** start Dataset section **
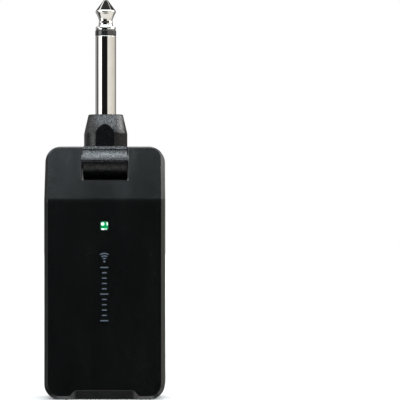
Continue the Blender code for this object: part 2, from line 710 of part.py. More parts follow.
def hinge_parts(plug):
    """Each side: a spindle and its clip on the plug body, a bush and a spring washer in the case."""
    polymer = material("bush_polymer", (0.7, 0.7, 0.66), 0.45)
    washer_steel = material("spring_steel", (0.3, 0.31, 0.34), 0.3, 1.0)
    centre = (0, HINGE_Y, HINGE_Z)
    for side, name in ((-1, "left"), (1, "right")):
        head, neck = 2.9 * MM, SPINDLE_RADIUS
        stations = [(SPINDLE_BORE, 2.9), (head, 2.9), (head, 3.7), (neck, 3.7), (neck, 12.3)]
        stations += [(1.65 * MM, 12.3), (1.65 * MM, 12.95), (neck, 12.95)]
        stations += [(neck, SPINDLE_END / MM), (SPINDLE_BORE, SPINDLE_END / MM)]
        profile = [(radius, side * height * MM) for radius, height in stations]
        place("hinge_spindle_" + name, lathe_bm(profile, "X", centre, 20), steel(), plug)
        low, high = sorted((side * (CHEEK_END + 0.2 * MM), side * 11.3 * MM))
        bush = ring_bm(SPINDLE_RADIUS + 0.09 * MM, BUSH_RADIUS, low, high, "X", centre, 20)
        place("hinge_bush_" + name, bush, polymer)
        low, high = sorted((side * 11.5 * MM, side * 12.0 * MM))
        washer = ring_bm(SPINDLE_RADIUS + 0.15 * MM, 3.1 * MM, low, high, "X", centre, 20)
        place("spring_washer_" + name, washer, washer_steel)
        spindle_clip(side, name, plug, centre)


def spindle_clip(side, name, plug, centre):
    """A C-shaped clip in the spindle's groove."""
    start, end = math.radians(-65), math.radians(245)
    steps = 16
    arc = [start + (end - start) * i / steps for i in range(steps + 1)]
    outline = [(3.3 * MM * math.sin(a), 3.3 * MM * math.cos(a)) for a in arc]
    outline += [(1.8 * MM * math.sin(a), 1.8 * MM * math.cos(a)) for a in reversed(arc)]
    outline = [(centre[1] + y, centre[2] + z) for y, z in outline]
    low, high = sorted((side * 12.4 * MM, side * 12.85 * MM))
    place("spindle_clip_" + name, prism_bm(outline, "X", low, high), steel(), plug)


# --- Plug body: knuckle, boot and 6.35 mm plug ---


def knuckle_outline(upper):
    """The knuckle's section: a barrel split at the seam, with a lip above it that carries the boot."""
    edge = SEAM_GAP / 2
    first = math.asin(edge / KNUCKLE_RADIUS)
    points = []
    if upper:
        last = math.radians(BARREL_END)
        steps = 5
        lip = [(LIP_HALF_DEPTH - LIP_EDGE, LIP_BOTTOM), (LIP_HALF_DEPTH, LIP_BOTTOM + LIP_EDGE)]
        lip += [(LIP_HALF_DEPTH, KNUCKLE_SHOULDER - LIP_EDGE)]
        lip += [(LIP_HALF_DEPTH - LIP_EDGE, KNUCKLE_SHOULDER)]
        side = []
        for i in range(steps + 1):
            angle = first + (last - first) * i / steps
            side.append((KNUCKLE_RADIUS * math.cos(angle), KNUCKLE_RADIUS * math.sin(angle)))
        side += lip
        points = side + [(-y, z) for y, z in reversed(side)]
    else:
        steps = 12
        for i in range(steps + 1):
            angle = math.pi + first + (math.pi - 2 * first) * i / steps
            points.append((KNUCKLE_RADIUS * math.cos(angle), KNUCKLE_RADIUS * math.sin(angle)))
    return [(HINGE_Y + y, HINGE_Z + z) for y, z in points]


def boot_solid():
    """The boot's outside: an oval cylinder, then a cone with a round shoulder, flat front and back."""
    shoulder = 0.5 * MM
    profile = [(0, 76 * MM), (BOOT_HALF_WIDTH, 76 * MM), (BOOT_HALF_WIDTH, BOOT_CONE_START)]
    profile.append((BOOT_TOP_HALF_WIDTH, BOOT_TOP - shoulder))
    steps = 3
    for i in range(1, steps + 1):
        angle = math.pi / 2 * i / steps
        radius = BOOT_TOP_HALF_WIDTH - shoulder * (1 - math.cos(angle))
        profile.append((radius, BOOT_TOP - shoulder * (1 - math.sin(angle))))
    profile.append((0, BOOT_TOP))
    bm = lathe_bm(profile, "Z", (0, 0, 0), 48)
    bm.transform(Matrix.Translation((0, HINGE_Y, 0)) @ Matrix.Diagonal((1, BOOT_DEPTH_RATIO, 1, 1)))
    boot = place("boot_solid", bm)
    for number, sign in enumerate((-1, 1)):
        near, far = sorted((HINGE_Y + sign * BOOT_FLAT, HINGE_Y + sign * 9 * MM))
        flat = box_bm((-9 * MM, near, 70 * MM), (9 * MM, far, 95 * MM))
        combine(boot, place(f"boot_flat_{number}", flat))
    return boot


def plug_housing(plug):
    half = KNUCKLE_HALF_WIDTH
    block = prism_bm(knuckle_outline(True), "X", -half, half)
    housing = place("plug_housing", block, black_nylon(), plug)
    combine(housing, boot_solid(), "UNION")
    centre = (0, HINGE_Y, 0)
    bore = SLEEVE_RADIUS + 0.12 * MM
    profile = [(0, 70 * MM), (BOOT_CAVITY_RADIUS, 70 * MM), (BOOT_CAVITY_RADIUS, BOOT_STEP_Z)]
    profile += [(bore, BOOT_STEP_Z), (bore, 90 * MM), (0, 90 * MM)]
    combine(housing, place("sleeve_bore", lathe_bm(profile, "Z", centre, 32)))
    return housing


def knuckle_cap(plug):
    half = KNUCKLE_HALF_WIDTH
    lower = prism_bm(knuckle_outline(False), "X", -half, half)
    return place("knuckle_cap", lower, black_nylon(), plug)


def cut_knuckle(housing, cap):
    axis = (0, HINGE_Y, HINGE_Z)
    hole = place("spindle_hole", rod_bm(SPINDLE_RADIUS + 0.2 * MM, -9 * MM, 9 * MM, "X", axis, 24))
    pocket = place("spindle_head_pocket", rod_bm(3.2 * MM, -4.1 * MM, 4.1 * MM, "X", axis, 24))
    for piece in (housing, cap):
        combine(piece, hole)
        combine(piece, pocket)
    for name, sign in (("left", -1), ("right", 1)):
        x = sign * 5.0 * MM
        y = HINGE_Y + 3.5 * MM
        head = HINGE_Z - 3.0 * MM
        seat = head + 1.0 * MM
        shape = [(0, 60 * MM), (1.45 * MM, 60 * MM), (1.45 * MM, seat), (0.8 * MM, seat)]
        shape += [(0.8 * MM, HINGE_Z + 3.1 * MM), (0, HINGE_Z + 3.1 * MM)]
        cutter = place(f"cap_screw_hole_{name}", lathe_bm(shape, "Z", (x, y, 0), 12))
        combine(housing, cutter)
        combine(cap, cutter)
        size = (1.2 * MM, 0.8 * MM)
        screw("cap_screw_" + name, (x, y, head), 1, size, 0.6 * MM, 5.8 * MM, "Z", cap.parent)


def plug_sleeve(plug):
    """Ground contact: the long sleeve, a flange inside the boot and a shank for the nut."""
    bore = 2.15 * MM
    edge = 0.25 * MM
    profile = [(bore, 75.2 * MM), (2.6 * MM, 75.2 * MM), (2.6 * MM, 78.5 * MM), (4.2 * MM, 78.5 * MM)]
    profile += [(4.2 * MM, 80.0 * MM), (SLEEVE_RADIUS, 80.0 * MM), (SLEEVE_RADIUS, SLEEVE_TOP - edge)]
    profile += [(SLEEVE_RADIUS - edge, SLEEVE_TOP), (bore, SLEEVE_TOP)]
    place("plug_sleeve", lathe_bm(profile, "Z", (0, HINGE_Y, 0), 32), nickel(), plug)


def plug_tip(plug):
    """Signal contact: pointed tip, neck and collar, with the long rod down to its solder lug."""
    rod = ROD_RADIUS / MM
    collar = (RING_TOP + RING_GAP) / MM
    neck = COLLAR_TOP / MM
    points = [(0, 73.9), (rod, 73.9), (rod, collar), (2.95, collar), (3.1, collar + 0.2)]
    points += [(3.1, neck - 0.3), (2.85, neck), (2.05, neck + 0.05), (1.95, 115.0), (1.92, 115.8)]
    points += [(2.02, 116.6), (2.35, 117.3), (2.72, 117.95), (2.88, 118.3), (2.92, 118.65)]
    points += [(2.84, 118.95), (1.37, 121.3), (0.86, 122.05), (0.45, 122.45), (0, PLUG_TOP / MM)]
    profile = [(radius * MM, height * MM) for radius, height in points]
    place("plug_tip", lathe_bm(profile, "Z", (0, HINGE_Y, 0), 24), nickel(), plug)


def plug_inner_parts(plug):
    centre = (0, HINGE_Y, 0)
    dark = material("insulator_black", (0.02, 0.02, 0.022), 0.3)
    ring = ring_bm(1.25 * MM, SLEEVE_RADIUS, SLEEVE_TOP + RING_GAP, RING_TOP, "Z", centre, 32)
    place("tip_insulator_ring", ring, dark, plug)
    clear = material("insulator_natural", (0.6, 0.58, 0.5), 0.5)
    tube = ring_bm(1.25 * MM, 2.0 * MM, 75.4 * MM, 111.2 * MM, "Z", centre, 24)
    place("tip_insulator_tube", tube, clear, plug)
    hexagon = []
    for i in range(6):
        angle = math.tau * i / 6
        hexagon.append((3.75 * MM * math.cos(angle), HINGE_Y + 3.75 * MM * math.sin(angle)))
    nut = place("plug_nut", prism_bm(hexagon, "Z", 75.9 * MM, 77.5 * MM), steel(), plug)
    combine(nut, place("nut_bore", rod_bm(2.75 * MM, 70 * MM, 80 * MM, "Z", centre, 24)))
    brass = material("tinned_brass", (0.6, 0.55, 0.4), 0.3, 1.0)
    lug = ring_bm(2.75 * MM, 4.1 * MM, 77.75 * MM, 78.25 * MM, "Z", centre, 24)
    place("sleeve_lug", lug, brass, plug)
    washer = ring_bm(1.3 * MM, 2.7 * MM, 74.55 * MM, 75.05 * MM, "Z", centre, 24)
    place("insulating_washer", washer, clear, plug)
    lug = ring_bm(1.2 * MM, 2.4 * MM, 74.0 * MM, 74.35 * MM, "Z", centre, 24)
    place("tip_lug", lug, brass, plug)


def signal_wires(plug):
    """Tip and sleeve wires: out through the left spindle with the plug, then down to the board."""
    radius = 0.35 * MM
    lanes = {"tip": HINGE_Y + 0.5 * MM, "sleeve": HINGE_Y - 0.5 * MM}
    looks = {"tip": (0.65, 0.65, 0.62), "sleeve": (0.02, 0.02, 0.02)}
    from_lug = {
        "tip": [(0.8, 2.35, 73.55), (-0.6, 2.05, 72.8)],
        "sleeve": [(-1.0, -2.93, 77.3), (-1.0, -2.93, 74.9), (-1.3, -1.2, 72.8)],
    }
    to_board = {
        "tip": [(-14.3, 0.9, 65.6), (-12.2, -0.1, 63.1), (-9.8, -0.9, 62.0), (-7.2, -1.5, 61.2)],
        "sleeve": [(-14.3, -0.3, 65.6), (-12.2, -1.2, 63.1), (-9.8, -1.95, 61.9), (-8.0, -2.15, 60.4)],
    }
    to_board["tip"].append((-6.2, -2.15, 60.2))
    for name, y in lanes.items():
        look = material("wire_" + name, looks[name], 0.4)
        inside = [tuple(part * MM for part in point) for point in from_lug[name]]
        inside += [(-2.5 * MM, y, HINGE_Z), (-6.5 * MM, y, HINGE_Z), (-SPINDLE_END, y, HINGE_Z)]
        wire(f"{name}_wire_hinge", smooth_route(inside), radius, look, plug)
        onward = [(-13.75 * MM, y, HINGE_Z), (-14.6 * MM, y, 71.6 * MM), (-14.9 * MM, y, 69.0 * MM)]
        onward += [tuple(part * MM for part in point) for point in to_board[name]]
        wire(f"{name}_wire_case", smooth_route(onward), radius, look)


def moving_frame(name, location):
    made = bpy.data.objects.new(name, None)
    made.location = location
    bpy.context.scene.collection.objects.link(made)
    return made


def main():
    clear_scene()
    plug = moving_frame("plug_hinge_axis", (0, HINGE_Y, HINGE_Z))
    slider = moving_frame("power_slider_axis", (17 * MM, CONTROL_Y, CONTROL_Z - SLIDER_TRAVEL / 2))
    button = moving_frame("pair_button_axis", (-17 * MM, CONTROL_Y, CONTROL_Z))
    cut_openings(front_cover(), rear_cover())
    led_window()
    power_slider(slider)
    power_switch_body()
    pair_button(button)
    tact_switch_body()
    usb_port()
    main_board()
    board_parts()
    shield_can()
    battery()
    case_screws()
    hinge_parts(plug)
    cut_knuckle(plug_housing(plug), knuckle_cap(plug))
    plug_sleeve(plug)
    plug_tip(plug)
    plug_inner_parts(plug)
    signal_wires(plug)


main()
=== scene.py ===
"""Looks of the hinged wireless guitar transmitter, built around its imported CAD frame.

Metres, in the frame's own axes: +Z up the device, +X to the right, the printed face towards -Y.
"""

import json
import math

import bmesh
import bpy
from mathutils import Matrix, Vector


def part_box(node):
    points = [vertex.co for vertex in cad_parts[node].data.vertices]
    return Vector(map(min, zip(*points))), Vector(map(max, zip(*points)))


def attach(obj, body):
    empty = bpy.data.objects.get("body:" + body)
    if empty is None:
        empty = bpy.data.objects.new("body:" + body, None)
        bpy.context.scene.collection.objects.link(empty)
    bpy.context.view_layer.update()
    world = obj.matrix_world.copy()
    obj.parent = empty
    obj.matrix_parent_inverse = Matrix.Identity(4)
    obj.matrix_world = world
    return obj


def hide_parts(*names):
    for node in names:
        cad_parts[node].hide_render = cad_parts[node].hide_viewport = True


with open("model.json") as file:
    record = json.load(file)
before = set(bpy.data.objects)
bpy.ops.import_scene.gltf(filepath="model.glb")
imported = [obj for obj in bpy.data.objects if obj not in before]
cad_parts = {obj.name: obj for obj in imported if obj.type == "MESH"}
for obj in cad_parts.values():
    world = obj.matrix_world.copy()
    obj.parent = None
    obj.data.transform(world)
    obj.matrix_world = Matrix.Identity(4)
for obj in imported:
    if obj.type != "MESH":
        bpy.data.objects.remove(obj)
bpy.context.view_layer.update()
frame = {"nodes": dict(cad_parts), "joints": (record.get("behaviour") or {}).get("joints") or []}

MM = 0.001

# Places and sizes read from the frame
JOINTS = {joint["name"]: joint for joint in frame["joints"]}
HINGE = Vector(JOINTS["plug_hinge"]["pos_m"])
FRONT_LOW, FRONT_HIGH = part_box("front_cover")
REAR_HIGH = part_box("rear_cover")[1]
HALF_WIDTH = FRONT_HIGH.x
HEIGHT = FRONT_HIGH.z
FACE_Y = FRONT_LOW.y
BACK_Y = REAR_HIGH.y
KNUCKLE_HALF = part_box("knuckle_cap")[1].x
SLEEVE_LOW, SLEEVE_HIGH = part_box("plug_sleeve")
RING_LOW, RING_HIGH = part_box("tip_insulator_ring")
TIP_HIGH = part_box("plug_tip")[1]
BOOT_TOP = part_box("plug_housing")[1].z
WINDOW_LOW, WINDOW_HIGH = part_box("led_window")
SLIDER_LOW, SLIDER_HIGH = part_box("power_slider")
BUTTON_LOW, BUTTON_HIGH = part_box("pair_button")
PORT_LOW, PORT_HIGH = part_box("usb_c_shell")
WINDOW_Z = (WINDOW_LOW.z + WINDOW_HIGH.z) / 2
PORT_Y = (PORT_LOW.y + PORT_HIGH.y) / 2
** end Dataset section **
▶ **What you will do**: Give again only the lines from the one bearing "tact_switch_body()" through the one bearing "zip(*points))), Vector(map(max, zip(*points)))", exactly as they stand.

▶ **Result for this exercise**:
    tact_switch_body()
    usb_port()
    main_board()
    board_parts()
    shield_can()
    battery()
    case_screws()
    hinge_parts(plug)
    cut_knuckle(plug_housing(plug), knuckle_cap(plug))
    plug_sleeve(plug)
    plug_tip(plug)
    plug_inner_parts(plug)
    signal_wires(plug)


main()
=== scene.py ===
"""Looks of the hinged wireless guitar transmitter, built around its imported CAD frame.

Metres, in the frame's own axes: +Z up the device, +X to the right, the printed face towards -Y.
"""

import json
import math

import bmesh
import bpy
from mathutils import Matrix, Vector


def part_box(node):
    points = [vertex.co for vertex in cad_parts[node].data.vertices]
    return Vector(map(min, zip(*points))), Vector(map(max, zip(*points)))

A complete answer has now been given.